Experienced as God’s power, the Spirit has always been God’s gift to history in the community of those who listen for God and obey him.

  • It is the Spirit’s power that creates out of the ancient bodies of Abraham and Sarah a newborn child whose offspring will bless all nations.

  • It is this power from on high that cracks the hard heart of Pharaoh and divides seas and rivers before Moses and Joshua.

  • It is this power leading Israel to Canaan by cloud and fire.

  • It is this power at work in judges like Deborah and prophets like Elijah, Ezekiel, Jeremiah, and Isaiah, who speak truth to power and call anyone who will listen to right-relationship with God and neighbour.

Yet we also invoke God’s Spirit in personal terms. As Christians have experienced her, the Spirit is something more than “an impersonal energy or force,” and we speak of her as “knowing and willing in ways that only persons can do” [1]. The Spirit is the Person of God who counsels, breathes and speaks divine wisdom and truth:

  • It is she who leads Jesus out into the wilds of public ministry.

  • It is she who bears witness to Christ in Philip’s testimony to the Ethiopian and in Peter’s to Cornelius the Italian, and in people like Paul’s friend Priscilla, and Timothy’s grandmother and mother, Lois and Eunice.

  • It is she who counsels Peter in a trance and Paul in a dream, who equips them both with the wisdom to speak intelligently before rulers like Felix, Festus, and King Agrippa.

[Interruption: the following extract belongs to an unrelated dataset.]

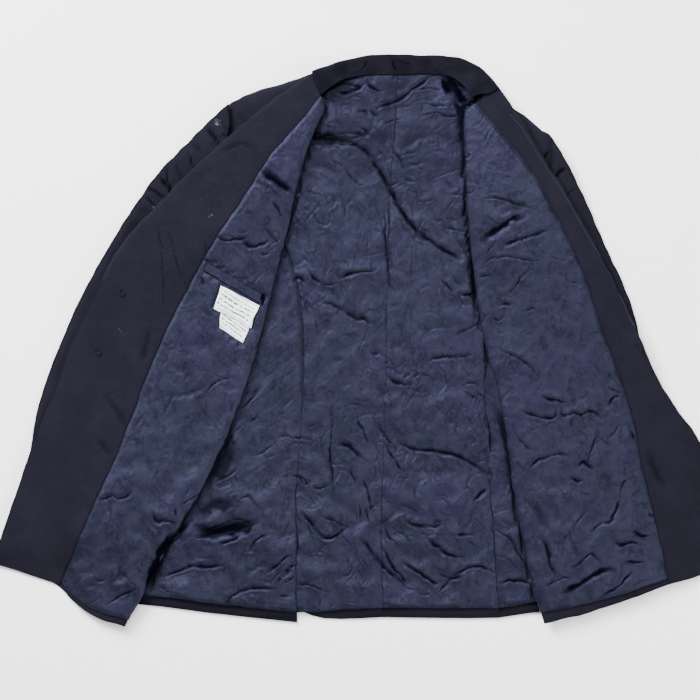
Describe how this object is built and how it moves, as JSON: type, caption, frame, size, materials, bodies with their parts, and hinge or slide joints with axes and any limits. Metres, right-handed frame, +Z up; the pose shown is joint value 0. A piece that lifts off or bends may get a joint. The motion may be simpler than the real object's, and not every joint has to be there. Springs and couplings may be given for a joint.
{
  "type": "fire service dress jacket",
  "caption": "Dark navy wool dress jacket with satin lining, laid open and flat with its inside up, its fronts turned back over flattened sleeves.",
  "frame": {"origin": "centre of the jacket's footprint, on the surface it lies on", "axes": "+Z up from the surface, +Y towards the collar, +X towards the wearer's left front"},
  "size_m": [1.0401, 0.7997, 0.0289],
  "materials": {
    "wool": "matt dark navy wool",
    "lining": "crumpled satin, navy",
    "label": "white woven label",
    "button_metal": "plain domed button",
    "ring_metal": "blackened wire ring"
  },
  "bodies": {
    "root": {"back_left": "wool", "back_right": "wool", "side_left": "wool", "side_right": "wool", "front_left": "wool", "front_right": "wool", "facing_left": "wool", "facing_right": "wool", "collar": "wool", "sleeve_left": "wool", "sleeve_right": "wool", "lining_back_left": "lining", "lining_back_right": "lining", "lining_side_left": "lining", "lining_side_right": "lining", "lining_front_left": "lining", "lining_front_right": "lining", "pocket_welt": "lining", "maker_label": "label", "care_label": "label", "button_1": "button_metal", "button_2": "button_metal", "button_ring_1": "ring_metal", "button_ring_2": "ring_metal"}
  },
  "joints": []
}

  • It is this Holy Person of God’s being who touches the lips of the apostles on that first Pentecost Day to speak in the languages of the whole world in order that every person under heaven and earth can hear the truth of God revealed in Jesus.

It is the power and person of the Holy Spirit by which the Risen Jesus remains present to this day in the history of our world and is, in fact, the principle by which this world is made new [2].

//

At the end of Dylan’s song, two horsemen come into view for “all” along the watchtower to see:

Outside in the distance
A wildcat did growl
Two riders were approaching
The wind began to howl

The watchtower and the horsemen are images pulled straight out of the prophet Isaiah.
Dylan knows his scriptures.

In Isaiah’s prophetic poetry, the two horsemen bearing down on the watchtower are messengers, and as they gallop we hear them say, “Fallen, fallen is Babylon; and all the images of her gods lie shattered on the ground…” (Isaiah 21.9).

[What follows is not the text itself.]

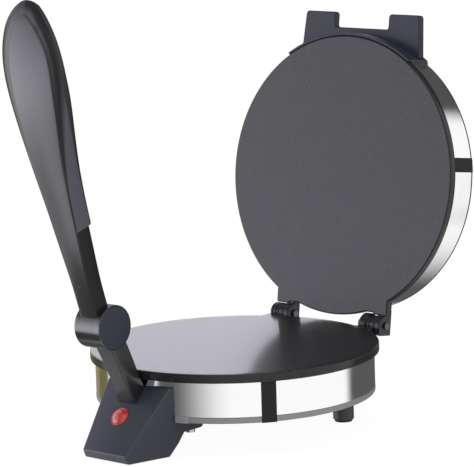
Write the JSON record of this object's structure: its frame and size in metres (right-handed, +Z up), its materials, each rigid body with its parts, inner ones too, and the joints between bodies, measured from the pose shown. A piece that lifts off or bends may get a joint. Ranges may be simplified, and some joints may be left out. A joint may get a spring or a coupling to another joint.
{
  "type": "electric roti maker",
  "caption": "Countertop roti maker with a heated round base, a matching lid on rear hinges, and a long paddle lever that swings back over the closed lid to press it.",
  "frame": {"origin": "centre of the lower plate's cooking face", "axes": "+Z up, out of the cooking face; -Y towards the front housing and the lever; +Y towards the lid's hinges"},
  "size_m": [0.24, 0.42, 0.3728],
  "materials": {
    "plate_coating": "black non-stick coating, semi-gloss, fine orange peel",
    "bright_band": "bright polished steel strip",
    "rolled_ring": "satin grey rolled steel",
    "clip_metal": "satin steel",
    "seam_clip": "satin black",
    "shell_plastic": "dark grey, fine moulded texture, satin",
    "lever_plastic": "dark grey, glossy",
    "grip_plastic": "dark grey, satin",
    "lens_red": "translucent red, polished",
    "lamp_glass": "clear",
    "pad_rubber": "matte black",
    "cover_paint": "satin black paint",
    "pan_steel": "zinc plated sheet",
    "screw_steel": "zinc plated",
    "heater_sheath": "heat-darkened sheath",
    "ceramic_white": "white ceramic and nylon",
    "thermostat_body": "pressed steel cup",
    "clamp_brass": "plain brass",
    "lead_sleeve": "woven glass and silicone sleeve"
  },
  "bodies": {
    "base": {"lower_plate": "plate_coating", "lower_heater": "heater_sheath", "lower_heat_shield": "pan_steel", "lower_shield_screws": "screw_steel", "thermostat": "thermostat_body", "thermal_fuse": "ceramic_white", "base_band": "bright_band", "base_ring": "rolled_ring", "base_pan": "pan_steel", "pan_screws": "screw_steel", "rear_feet": "shell_plastic", "foot_pads": "pad_rubber", "foot_screws": "screw_steel", "base_clip": "seam_clip", "rim_clips": "clip_metal", "front_housing": "shell_plastic", "housing_cover": "shell_plastic", "cover_screws": "screw_steel", "front_pads": "pad_rubber", "housing_screws": "screw_steel", "indicator_lens": "lens_red", "indicator_lamp": "lamp_glass", "cord_grommet": "pad_rubber", "terminal_block": "ceramic_white", "terminal_clamps": "clamp_brass", "heater_leads": "lead_sleeve", "base_cable_bush": "pad_rubber", "lever_post": "shell_plastic", "post_bracket": "pan_steel", "post_bolts": "screw_steel", "bracket_screws": "screw_steel", "pivot_washers": "pan_steel", "hinge_pins": "screw_steel"},
    "lid": {"upper_plate": "plate_coating", "upper_heater": "heater_sheath", "upper_heat_shield": "pan_steel", "upper_shield_screws": "screw_steel", "lid_band": "bright_band", "lid_cover": "cover_paint", "lid_cover_screws": "screw_steel", "lid_clip": "seam_clip", "lid_fork": "shell_plastic", "fork_screws": "screw_steel", "lid_cable_bush": "pad_rubber"},
    "lever": {"lever_arm": "lever_plastic", "grip_pad": "grip_plastic", "grip_screws": "screw_steel", "pivot_pin": "screw_steel", "pivot_caps": "lever_plastic"}
  },
  "joints": [
    {"name": "lid_hinge", "type": "hinge", "parent": "base", "child": "lid", "pos_m": [0, 0.1239, 0.00025], "axis": [1, 0, 0], "range_deg": [0, 98]},
    {"name": "lever_pivot", "type": "hinge", "parent": "base", "child": "lever", "pos_m": [0, -0.1545, 0.0413], "axis": [-1, 0, 0], "range_deg": [0, 104.5]}
  ]
}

Babylon – the stand-in for all kingdoms of this world propped up on the backs of slaves, armies, banks, and kings who play god – has fallen. And in Dylan’s song, the moment we see two horsemen approach he sings, “The wind began to howl.

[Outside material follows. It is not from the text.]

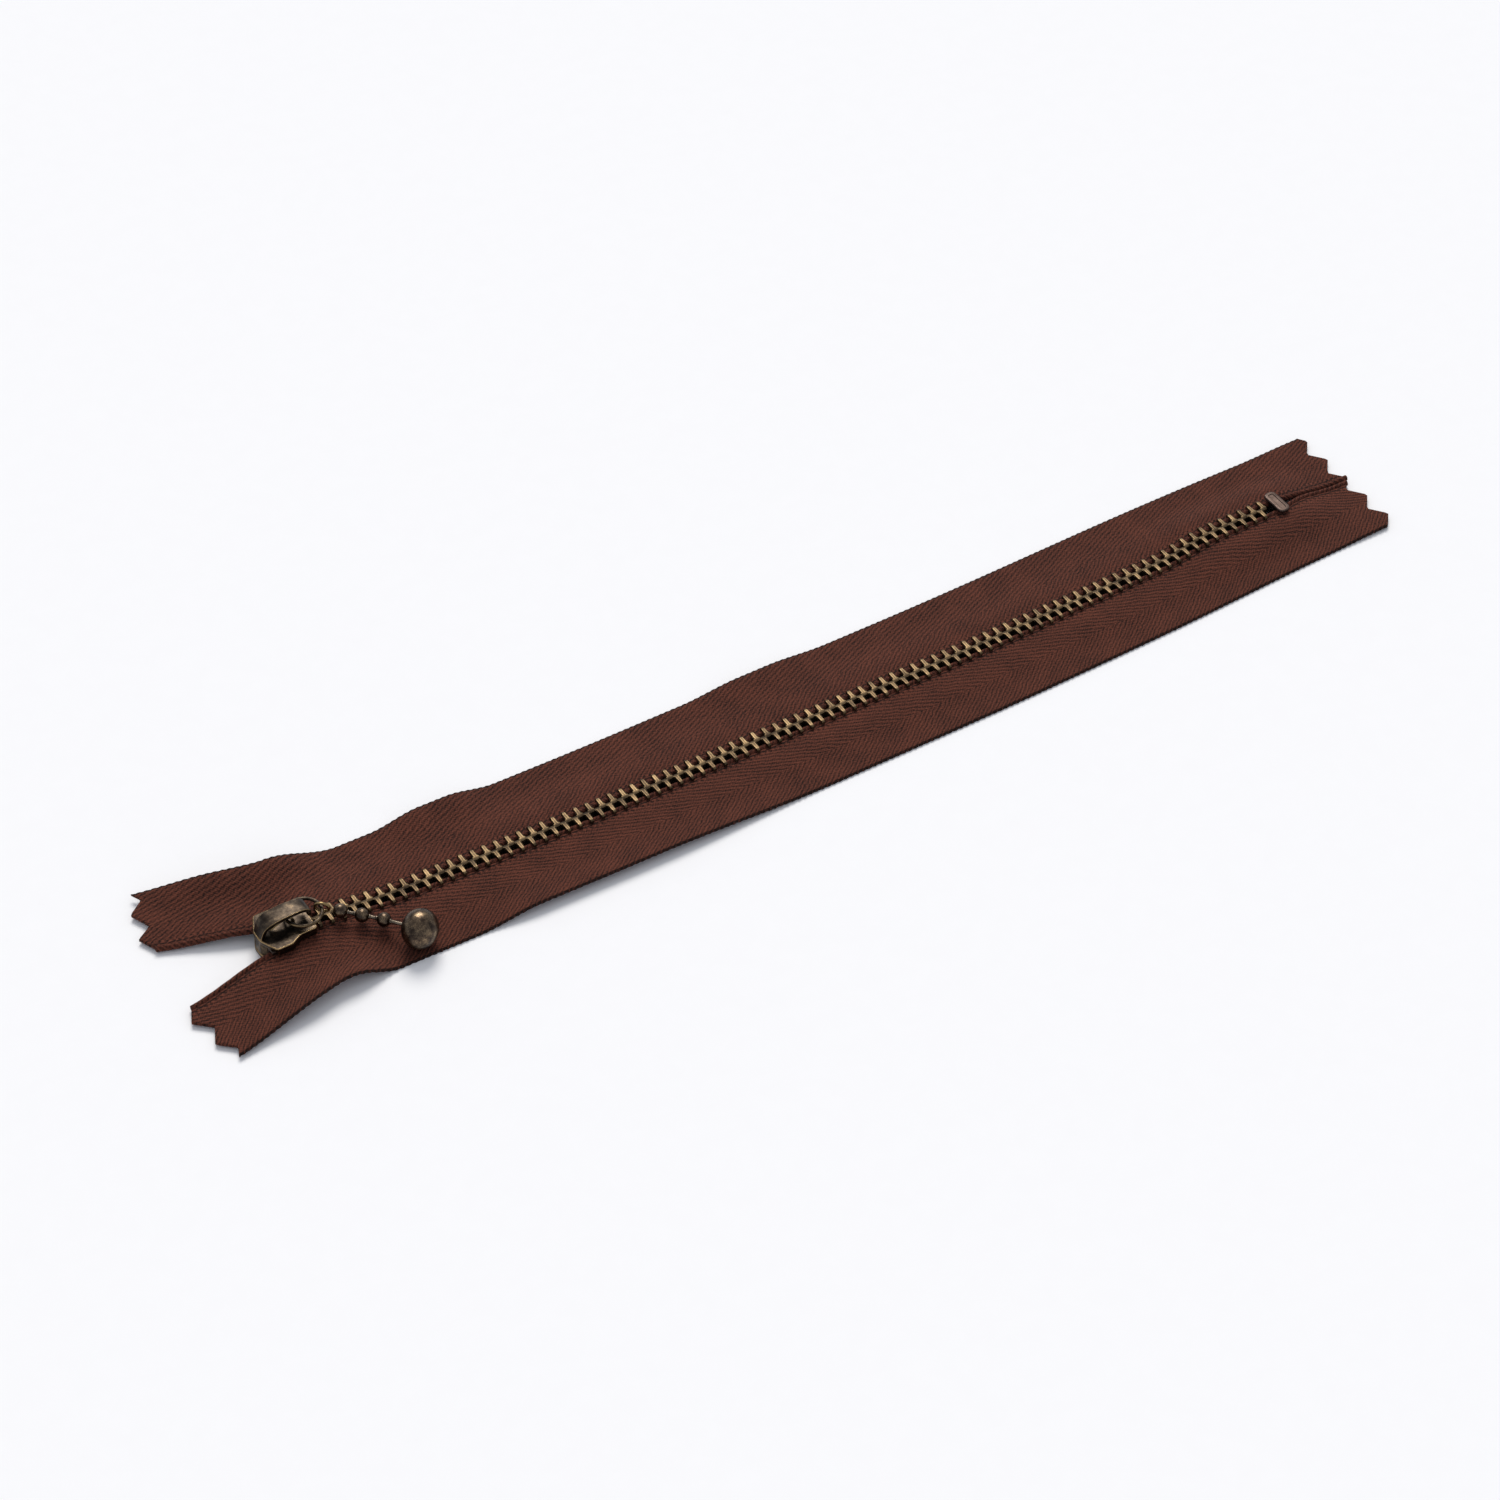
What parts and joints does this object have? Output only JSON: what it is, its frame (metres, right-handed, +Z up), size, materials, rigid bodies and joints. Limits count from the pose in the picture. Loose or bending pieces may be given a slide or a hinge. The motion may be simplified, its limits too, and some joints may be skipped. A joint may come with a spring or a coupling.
{
  "type": "zipper",
  "caption": "Closed-end metal-tooth zipper on woven tape, zipped shut, with a locking slider, a ring pull and a short ball chain ending in a round ball.",
  "frame": {"origin": "on the table under the middle of the whole zipper's outline; the line of teeth runs along +X at y = -2.35 mm", "axes": "+X along the zipper from the slider to the bottom stop, +Y across the tapes towards the side away from the pull, +Z up"},
  "size_m": [0.2341, 0.0406, 0.0072],
  "materials": {
    "tape_fabric": "matt polyester twill, dark red-brown",
    "tooth_brass": "dull antique brass, worn on the edges",
    "stop_brass": "greyish antique brass",
    "slider_brass": "dark antique brass, golden on worn edges",
    "ball_brass": "dark antique brass, polished by handling",
    "wire_brass": "bright brass wire and leaf"
  },
  "bodies": {
    "closed_end": {"bottom_stop": "stop_brass", "far_tape_end": "tape_fabric", "near_tape_end": "tape_fabric", "far_cord_end": "tooth_brass", "near_cord_end": "tooth_brass"},
    "far_stringer": {"far_tape": "tape_fabric", "far_teeth": "tooth_brass", "far_top_stop": "stop_brass"},
    "near_stringer": {"near_tape": "tape_fabric", "near_teeth": "tooth_brass", "near_top_stop": "stop_brass"},
    "slider": {"slider_body": "slider_brass", "slider_crown": "slider_brass"},
    "lock": {"lock_spring": "wire_brass"},
    "ring": {"pull_ring": "slider_brass"},
    "eye": {"connector_eye": "wire_brass"},
    "first_bead": {"bead_1": "ball_brass"},
    "second_bead": {"link_2": "wire_brass", "bead_2": "ball_brass"},
    "third_bead": {"link_3": "wire_brass", "bead_3": "ball_brass"},
    "ball": {"ball_link": "wire_brass", "pull_ball": "ball_brass"}
  },
  "joints": [
    {"name": "slider_slide", "type": "slide", "parent": "closed_end", "child": "slider", "axis": [1, 0, 0], "range_m": [0, 0.191], "deforming": ["far_tape", "near_tape", "far_teeth", "near_teeth", "far_tape_end", "near_tape_end", "far_cord_end", "near_cord_end"]},
    {"name": "far_opening", "type": "hinge", "parent": "closed_end", "child": "far_stringer", "pos_m": [0.09545, -0.0009, 0.00205], "axis": [0, 0, -1], "range_deg": [0, 18.5]},
    {"name": "near_opening", "type": "hinge", "parent": "closed_end", "child": "near_stringer", "pos_m": [0.09545, -0.0038, 0.00205], "axis": [0, 0, 1], "range_deg": [0, 18.5]},
    {"name": "ring_tilt", "type": "hinge", "parent": "slider", "child": "ring", "pos_m": [-0.09645, -0.00235, 0.00505], "axis": [0, -1, 0], "range_deg": [0, 150]},
    {"name": "lock_lift", "type": "slide", "parent": "slider", "child": "lock", "axis": [0, 0, 1], "range_m": [0, 0.00035]},
    {"name": "eye_tilt", "type": "hinge", "parent": "ring", "child": "eye", "pos_m": [-0.09039, -0.00283, 0.00505], "axis": [0, -1, 0], "range_deg": [0, 40]},
    {"name": "first_bead_swing", "type": "hinge", "parent": "eye", "child": "first_bead", "pos_m": [-0.08916, -0.00355, 0.00479], "axis": [0, 0, 1], "range_deg": [-20, 20]},
    {"name": "second_bead_swing", "type": "hinge", "parent": "first_bead", "child": "second_bead", "pos_m": [-0.0876, -0.00445, 0.00445], "axis": [0, 0, 1], "range_deg": [-30, 30]},
    {"name": "third_bead_swing", "type": "hinge", "parent": "second_bead", "child": "third_bead", "pos_m": [-0.08505, -0.0065, 0.00375], "axis": [0, 0, 1], "range_deg": [-30, 30]},
    {"name": "ball_swing", "type": "hinge", "parent": "third_bead", "child": "ball", "pos_m": [-0.08245, -0.0088, 0.0033], "axis": [0, 0, 1], "range_deg": [-30, 30]}
  ],
  "couplings": [
    {"joint": "far_opening", "follows": "slider_slide", "rad_per_m": 1.6448},
    {"joint": "near_opening", "follows": "slider_slide", "rad_per_m": 1.6448},
    {"joint": "lock_lift", "follows": "ring_tilt", "m_per_rad": 0.00011459}
  ]
}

Today on Pentecost, I can’t help but understand that wind as the Holy Spirit rushing in on the heels of those first Easter messengers to fill the life of everyone who testifies to the Love that is stronger than Death – the Risen Christ! Like those first witnesses to the Resurrection, our spirits, filled and transformed by his, will be gifted the ability to know and love the world as God knows it and loves it. In other words, to embody that mind and love of Jesus so that this world can be made new again by it.

To answer the Joker of Dylan’s song, “Yes,” there is “a way out of here,” so to speak - out of our human history of violence and hatred. Not into despair. Not into our will to power. But into a new history opened and begun at the Resurrection - through the presence of the Risen Lord at work in you and me through the power and person of the Holy Spirit.

Come, Holy Spirit, come.

Colin+

P.S. for full lyrics to All Along The Watchtower, you can follow this link: http://www.bobdylan.com/songs/all-along-watchtower/

[1] Luke Timothy Johnson, The Creed: What Christians Believe and Why It Matters, 221.
[2] Joseph Cardinal Ratzinger, Introduction to Christianity, 332-333.